The metadump should compress well, but you might want to provide it on a side channel. There shouldn't be any info leaks with current xfsprogs, but an abundance of caution makes sense. Something like dropbox or google drive might be a decent temporary place to host the compressed metadump image. Only failing in the VM is ... odd.
(In reply to Eric Sandeen from comment #43) > The metadump should compress well, but you might want to provide it on a > side channel. There shouldn't be any info leaks with current xfsprogs, but > an abundance of caution makes sense. Something like dropbox or google drive > might be a decent temporary place to host the compressed metadump image. > > Only failing in the VM is ... odd.
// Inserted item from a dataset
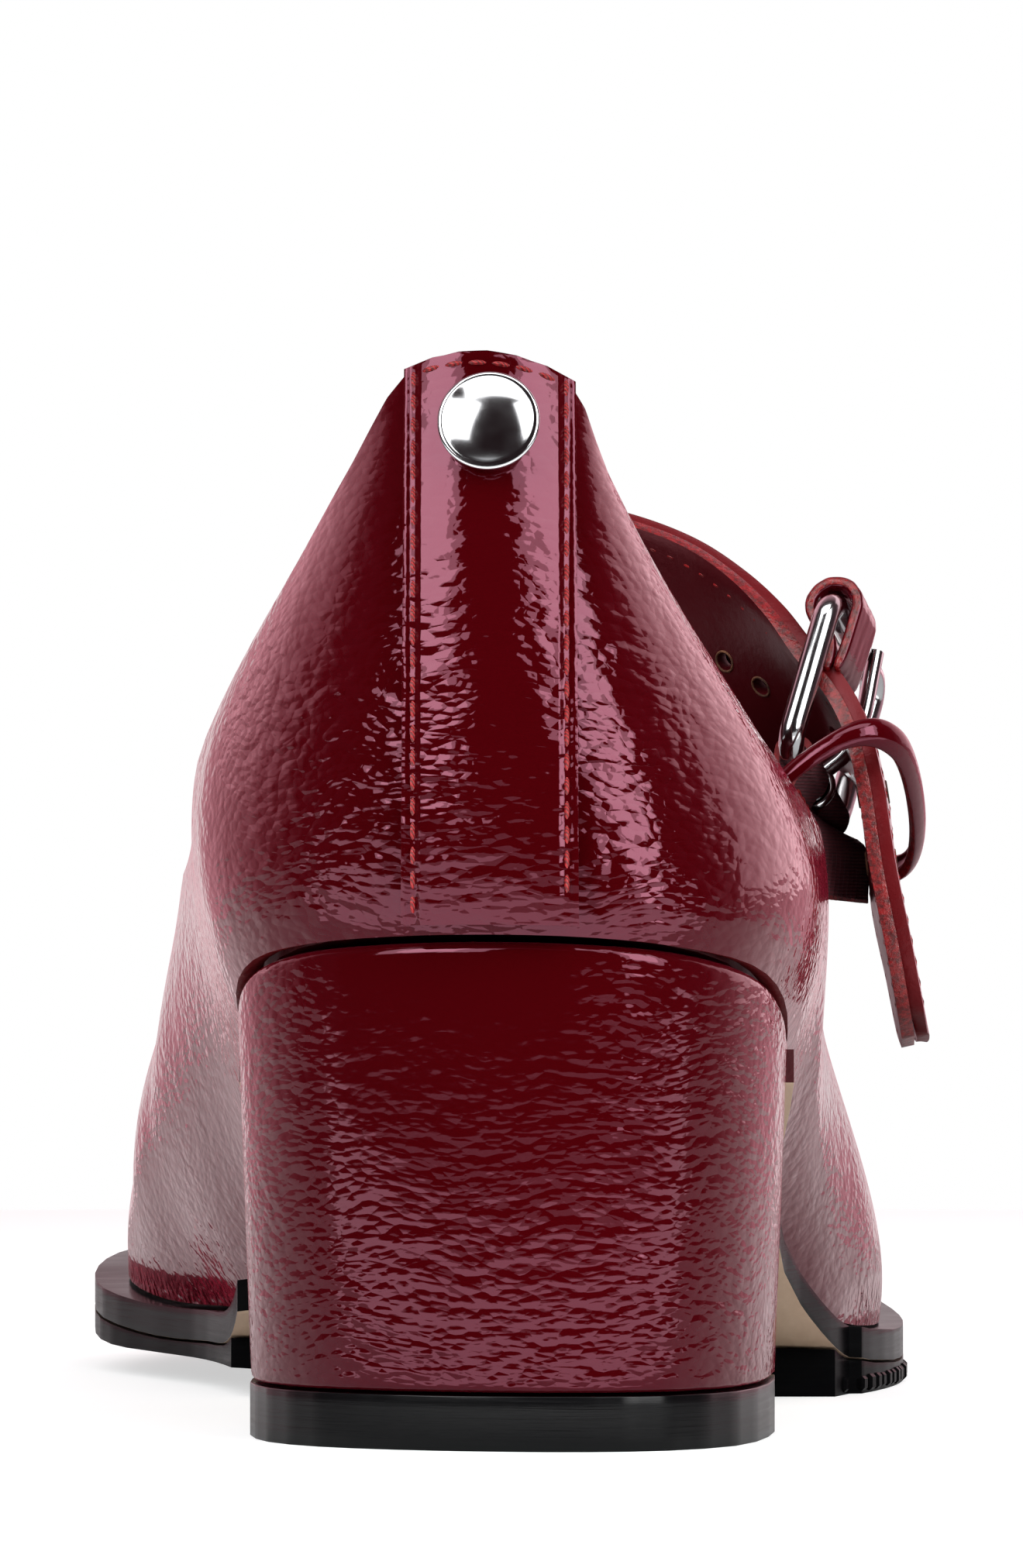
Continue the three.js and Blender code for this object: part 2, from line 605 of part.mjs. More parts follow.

I've shared the metadump with you on google drive.
Thanks, I grabbed it. Can you please also share the xfsdump commandline you used. I will try to get to this eventually but would be good to collect all info.
(In reply to Eric Sandeen from comment #45) > Thanks, I grabbed it. Can you please also share the xfsdump commandline you > used. I will try to get to this eventually but would be good to collect all > info. Hi Eric, Specifically, the command I used was: xfsdump -f /mnt/spillover/dumptest2 / For testing purposes I added a second lv as a backing store to the VM, then, inside the VM I paritioned it with a single partition, and then I put an xfs file system on the partition then I mounted it in /mnt/spillover in the VM. Note that I initially encountered the bug when I was trying to dump to a file in an external CIFS file system so the choice of where to dump to doesn't seem to be a factor. I started testing dumping to local storage because I wanted to keep my testing relatively uncomplicated.